Scripts that build objects:
+--
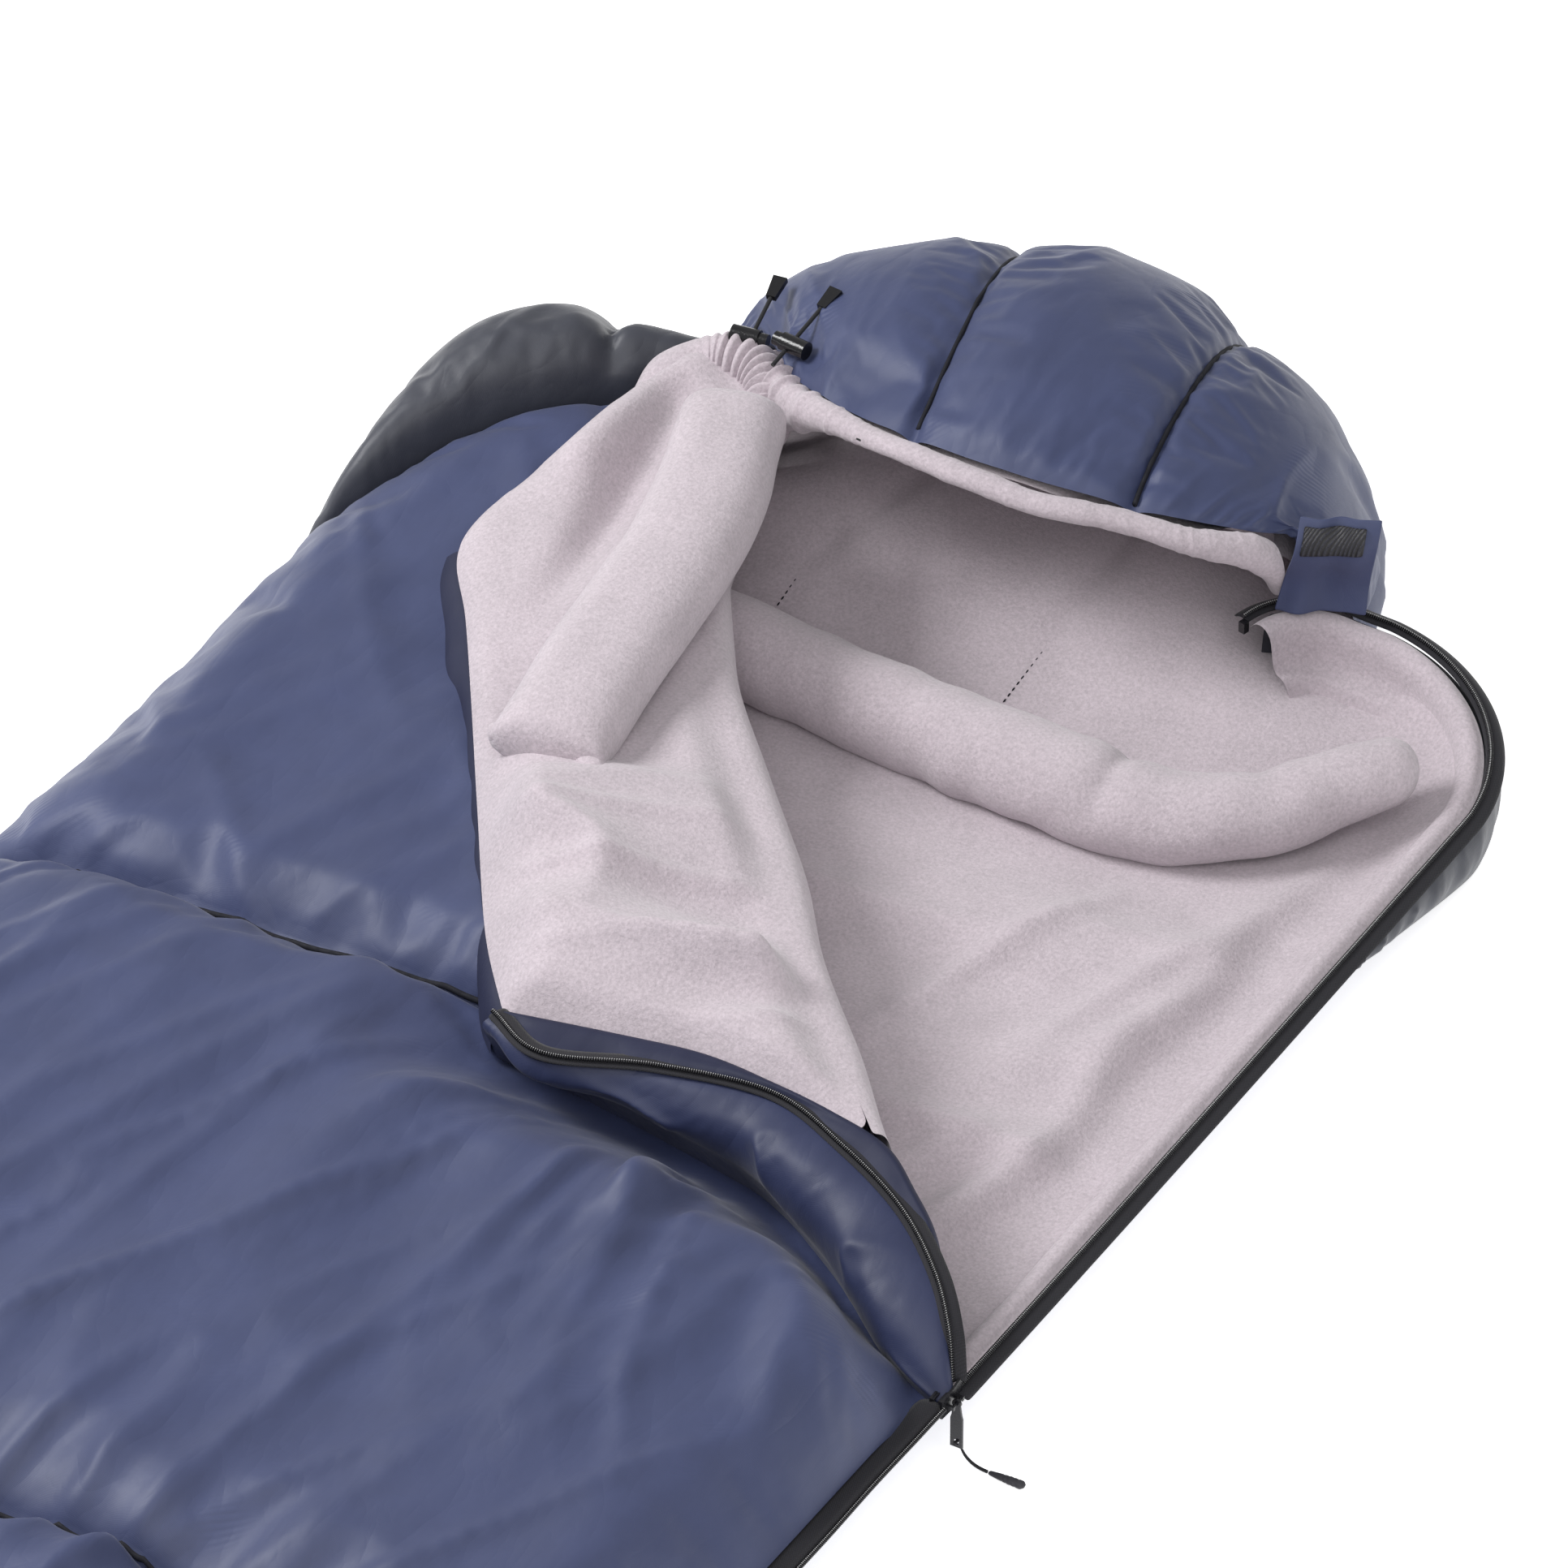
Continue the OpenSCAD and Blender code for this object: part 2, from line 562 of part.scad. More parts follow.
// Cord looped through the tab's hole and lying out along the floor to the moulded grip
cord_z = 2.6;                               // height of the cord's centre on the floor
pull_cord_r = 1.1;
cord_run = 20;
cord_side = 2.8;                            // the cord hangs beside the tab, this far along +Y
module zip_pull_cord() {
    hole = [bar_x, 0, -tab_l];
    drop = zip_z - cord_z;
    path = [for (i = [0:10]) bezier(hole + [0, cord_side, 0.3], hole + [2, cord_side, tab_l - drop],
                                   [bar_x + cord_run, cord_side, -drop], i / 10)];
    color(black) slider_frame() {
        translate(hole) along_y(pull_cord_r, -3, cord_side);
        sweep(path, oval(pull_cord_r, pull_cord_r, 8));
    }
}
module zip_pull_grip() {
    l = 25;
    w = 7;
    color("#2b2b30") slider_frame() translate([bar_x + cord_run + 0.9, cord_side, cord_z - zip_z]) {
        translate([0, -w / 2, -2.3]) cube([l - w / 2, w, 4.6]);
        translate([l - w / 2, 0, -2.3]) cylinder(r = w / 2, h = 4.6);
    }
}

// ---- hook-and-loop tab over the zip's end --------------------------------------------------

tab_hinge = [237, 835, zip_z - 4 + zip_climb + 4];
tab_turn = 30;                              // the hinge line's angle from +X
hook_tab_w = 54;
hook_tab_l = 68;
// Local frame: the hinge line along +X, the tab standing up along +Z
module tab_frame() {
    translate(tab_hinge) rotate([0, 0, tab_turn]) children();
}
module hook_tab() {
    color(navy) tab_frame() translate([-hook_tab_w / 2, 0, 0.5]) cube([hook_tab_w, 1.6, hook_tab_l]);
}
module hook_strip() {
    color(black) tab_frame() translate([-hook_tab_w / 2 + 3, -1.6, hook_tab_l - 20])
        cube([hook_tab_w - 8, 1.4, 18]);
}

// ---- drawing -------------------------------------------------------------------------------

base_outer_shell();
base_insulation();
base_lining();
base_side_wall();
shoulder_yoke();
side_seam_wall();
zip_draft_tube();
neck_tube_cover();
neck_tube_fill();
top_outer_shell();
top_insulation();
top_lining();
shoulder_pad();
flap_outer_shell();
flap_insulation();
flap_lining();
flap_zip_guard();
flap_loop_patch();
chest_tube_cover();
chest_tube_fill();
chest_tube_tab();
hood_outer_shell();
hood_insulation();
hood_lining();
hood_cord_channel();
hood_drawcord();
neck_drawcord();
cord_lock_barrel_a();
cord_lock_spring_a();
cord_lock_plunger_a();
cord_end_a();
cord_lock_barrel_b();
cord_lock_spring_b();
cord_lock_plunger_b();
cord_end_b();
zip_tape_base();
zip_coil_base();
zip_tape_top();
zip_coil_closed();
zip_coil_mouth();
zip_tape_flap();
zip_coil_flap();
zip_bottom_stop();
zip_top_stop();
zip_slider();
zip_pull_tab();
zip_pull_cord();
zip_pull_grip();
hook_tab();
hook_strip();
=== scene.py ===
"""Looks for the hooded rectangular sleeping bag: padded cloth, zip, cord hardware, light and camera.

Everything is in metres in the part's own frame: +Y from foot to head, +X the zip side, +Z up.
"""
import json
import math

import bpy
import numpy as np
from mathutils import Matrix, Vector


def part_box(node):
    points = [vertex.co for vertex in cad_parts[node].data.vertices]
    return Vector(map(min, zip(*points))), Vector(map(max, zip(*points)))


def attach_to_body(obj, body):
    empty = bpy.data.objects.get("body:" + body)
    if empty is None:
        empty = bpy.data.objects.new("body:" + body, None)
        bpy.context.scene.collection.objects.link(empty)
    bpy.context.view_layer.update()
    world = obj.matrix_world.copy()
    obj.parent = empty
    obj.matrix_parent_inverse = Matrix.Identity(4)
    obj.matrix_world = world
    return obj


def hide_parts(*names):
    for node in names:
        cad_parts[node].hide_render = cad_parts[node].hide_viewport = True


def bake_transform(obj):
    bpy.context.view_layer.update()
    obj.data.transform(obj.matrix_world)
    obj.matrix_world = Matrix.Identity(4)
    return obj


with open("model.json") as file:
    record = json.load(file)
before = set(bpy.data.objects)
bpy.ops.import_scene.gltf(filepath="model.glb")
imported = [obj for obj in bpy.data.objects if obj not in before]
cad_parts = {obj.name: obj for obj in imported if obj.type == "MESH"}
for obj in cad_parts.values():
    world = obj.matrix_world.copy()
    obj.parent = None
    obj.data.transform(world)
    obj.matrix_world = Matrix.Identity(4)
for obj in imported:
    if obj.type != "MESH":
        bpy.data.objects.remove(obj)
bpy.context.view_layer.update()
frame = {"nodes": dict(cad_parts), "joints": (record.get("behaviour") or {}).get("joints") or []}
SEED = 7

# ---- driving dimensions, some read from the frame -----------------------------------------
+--
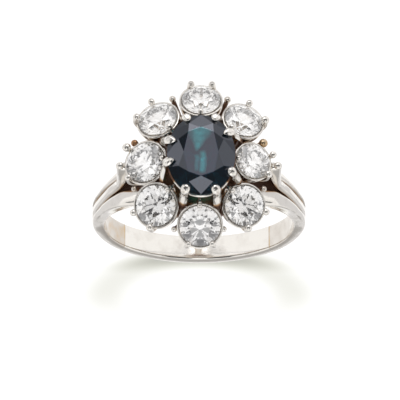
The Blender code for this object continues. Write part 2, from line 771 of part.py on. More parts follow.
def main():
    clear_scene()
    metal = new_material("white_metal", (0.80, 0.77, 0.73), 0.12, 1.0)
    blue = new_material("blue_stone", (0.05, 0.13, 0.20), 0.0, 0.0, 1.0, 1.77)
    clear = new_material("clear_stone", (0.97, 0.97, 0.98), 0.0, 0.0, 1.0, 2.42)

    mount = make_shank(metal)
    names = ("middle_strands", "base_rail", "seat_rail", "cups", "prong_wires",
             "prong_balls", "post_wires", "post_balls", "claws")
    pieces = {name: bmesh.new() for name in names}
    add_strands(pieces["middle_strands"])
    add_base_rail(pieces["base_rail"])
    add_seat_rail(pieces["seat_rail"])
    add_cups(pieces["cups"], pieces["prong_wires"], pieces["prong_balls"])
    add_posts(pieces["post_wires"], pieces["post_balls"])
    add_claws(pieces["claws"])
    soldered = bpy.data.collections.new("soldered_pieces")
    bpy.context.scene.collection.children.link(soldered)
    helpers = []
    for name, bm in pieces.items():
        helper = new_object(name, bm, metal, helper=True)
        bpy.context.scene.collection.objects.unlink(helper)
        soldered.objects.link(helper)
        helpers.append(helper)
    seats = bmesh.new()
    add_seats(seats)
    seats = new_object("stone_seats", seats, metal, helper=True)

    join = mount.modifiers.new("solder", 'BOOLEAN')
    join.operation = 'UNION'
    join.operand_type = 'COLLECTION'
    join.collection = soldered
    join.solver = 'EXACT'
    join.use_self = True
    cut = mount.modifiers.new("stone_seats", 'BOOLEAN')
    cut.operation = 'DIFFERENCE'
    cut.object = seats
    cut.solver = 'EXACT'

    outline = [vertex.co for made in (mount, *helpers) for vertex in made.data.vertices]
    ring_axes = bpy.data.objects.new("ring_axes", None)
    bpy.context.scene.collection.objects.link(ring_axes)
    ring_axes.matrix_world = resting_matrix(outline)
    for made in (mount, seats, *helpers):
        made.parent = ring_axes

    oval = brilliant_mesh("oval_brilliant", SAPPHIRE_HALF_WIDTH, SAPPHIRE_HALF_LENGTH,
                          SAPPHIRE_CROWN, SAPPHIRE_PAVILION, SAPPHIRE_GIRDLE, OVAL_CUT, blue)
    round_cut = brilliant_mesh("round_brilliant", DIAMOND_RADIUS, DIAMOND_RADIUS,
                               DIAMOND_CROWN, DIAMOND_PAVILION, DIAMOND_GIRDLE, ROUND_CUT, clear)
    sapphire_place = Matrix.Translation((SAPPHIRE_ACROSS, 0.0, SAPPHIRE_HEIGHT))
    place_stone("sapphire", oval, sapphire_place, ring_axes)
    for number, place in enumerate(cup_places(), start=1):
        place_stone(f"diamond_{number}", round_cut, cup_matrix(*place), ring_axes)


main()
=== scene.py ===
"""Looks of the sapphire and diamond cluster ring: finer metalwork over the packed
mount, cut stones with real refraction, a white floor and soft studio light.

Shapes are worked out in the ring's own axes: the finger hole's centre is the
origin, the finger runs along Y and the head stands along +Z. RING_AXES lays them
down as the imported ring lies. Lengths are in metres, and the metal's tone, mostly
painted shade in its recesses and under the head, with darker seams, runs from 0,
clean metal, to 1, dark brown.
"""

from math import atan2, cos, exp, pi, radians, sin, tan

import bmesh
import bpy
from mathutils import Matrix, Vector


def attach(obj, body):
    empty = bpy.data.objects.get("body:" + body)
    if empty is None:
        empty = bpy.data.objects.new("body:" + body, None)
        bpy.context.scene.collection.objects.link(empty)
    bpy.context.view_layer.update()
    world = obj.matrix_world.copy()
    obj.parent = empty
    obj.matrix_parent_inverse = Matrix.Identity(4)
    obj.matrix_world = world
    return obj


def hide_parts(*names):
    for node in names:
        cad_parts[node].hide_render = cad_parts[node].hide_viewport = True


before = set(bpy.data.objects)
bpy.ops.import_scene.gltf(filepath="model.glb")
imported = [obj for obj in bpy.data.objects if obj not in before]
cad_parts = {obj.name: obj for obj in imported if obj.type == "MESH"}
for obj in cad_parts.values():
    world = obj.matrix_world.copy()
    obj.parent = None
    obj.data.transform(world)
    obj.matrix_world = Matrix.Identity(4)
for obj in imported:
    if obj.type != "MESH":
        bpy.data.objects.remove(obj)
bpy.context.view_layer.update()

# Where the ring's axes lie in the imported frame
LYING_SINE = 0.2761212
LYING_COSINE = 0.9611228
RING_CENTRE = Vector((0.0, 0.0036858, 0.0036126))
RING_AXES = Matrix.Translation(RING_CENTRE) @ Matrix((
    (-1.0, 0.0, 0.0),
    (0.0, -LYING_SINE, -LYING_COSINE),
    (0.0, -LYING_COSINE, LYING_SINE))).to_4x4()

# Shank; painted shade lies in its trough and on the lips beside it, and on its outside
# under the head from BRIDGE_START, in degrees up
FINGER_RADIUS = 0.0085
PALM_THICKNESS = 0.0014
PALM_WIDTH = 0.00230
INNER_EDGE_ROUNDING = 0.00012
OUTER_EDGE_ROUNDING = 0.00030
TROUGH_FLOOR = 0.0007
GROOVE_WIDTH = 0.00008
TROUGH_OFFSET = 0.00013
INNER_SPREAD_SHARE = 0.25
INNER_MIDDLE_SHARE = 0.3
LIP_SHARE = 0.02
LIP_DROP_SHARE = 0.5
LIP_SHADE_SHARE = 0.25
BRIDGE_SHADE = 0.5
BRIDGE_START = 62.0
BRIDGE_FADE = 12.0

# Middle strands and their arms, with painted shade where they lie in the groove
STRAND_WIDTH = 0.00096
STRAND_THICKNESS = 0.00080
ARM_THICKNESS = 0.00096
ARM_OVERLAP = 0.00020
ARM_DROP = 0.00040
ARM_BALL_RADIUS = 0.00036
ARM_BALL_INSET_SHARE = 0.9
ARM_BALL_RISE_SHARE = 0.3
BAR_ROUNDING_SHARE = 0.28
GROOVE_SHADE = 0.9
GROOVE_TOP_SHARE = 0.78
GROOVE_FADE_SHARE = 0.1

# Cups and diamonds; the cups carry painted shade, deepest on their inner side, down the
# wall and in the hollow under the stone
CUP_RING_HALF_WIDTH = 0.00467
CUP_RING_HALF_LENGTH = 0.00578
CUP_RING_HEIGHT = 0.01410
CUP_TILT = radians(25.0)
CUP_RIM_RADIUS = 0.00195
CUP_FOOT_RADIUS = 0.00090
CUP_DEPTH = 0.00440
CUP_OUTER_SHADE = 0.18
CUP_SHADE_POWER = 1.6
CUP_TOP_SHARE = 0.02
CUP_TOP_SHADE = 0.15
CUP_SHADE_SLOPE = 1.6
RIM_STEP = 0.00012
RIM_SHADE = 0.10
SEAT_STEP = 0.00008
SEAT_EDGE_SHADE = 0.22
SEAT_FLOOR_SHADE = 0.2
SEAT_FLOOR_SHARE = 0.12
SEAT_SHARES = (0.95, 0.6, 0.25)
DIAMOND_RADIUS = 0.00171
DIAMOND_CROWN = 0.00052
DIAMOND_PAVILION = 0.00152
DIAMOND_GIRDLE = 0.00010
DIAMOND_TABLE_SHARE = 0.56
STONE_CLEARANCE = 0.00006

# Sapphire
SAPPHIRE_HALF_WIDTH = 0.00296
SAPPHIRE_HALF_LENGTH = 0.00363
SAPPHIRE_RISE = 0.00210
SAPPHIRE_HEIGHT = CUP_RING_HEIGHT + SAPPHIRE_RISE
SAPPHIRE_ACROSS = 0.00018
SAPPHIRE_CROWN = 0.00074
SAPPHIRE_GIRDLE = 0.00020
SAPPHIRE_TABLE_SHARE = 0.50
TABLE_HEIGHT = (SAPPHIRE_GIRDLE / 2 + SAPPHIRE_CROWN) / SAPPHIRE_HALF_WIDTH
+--
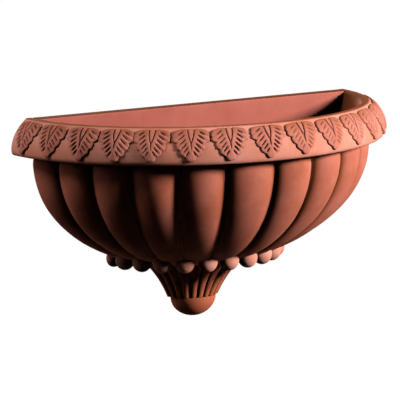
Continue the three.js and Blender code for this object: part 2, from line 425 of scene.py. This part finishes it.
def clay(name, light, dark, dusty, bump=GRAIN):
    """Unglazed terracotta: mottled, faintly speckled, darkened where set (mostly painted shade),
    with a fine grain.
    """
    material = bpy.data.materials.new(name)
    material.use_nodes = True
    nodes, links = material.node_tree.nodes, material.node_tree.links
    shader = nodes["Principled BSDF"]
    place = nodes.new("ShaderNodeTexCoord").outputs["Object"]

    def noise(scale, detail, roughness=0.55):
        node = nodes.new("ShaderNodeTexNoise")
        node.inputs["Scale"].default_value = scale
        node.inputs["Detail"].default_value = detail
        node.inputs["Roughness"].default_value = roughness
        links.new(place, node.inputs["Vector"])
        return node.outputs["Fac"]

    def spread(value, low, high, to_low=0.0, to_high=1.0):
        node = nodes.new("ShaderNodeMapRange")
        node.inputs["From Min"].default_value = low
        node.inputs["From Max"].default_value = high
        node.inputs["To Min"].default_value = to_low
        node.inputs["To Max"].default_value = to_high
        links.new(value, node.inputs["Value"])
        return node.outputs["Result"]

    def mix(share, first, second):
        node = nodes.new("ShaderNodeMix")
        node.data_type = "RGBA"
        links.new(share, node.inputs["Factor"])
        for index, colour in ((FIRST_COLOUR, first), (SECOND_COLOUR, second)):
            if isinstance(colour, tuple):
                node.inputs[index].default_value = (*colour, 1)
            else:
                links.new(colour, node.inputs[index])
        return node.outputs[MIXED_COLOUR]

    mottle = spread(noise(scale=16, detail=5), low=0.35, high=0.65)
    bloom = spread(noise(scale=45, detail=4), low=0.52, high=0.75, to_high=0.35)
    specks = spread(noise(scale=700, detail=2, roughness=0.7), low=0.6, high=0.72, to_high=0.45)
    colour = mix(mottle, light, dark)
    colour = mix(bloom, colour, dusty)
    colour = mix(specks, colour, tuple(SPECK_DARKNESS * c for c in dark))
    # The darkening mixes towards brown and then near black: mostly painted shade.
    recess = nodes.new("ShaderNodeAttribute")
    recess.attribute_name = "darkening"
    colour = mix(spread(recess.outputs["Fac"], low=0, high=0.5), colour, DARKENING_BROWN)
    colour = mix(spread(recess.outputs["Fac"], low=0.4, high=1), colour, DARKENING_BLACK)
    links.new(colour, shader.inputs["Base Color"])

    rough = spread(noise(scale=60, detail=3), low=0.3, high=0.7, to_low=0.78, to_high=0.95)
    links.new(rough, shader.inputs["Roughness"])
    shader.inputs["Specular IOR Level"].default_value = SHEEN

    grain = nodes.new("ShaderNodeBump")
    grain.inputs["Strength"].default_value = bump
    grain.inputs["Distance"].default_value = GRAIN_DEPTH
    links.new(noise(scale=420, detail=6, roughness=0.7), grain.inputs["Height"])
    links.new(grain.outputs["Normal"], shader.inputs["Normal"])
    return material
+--
THE TASK » Take exactly the lines from the one containing "Continue the OpenSCAD" through the one containing "---- hook-and-loop tab" in the data above, and output them with nothing added.

CORRECT OUTPUT »
Continue the OpenSCAD and Blender code for this object: part 2, from line 562 of part.scad. More parts follow.
// Cord looped through the tab's hole and lying out along the floor to the moulded grip
cord_z = 2.6;                               // height of the cord's centre on the floor
pull_cord_r = 1.1;
cord_run = 20;
cord_side = 2.8;                            // the cord hangs beside the tab, this far along +Y
module zip_pull_cord() {
    hole = [bar_x, 0, -tab_l];
    drop = zip_z - cord_z;
    path = [for (i = [0:10]) bezier(hole + [0, cord_side, 0.3], hole + [2, cord_side, tab_l - drop],
                                   [bar_x + cord_run, cord_side, -drop], i / 10)];
    color(black) slider_frame() {
        translate(hole) along_y(pull_cord_r, -3, cord_side);
        sweep(path, oval(pull_cord_r, pull_cord_r, 8));
    }
}
module zip_pull_grip() {
    l = 25;
    w = 7;
    color("#2b2b30") slider_frame() translate([bar_x + cord_run + 0.9, cord_side, cord_z - zip_z]) {
        translate([0, -w / 2, -2.3]) cube([l - w / 2, w, 4.6]);
        translate([l - w / 2, 0, -2.3]) cylinder(r = w / 2, h = 4.6);
    }
}

// ---- hook-and-loop tab over the zip's end --------------------------------------------------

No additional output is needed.